■ **AIM OF THE EXERCISE**: Find the string "manifold" in the data, then copy every line where it is found.

■ **SUPPLIED DATA**:
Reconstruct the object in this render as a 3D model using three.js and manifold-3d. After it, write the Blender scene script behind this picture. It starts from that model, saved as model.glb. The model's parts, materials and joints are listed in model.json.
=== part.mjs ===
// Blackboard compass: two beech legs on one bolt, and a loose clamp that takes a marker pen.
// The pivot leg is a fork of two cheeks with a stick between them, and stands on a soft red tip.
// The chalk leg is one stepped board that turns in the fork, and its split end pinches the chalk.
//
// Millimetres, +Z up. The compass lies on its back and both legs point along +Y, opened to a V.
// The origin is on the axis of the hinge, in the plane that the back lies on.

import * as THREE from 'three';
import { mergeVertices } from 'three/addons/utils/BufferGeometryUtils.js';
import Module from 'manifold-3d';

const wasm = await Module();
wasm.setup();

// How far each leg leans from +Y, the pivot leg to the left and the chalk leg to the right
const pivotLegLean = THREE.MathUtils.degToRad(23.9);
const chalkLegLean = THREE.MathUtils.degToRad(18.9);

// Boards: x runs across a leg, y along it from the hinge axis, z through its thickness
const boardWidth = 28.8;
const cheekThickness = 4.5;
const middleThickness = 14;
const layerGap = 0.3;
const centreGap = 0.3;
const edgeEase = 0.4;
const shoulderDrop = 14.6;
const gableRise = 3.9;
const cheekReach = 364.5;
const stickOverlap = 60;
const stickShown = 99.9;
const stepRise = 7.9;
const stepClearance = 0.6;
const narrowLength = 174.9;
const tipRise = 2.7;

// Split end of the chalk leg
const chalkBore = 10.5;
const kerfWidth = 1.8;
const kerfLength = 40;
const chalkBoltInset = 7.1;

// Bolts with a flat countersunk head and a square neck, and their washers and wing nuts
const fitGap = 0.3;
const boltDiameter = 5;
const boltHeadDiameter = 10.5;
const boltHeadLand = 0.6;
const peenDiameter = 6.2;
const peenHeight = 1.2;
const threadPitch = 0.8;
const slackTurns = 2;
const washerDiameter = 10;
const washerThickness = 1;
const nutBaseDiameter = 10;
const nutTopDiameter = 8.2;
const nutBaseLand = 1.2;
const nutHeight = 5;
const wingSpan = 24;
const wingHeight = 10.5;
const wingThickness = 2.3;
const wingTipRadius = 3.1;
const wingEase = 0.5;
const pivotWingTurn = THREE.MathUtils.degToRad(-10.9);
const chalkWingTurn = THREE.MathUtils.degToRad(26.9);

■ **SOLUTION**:
Reconstruct the object in this render as a 3D model using three.js and manifold-3d. After it, write the Blender scene script behind this picture. It starts from that model, saved as model.glb. The model's parts, materials and joints are listed in model.json.
import Module from 'manifold-3d';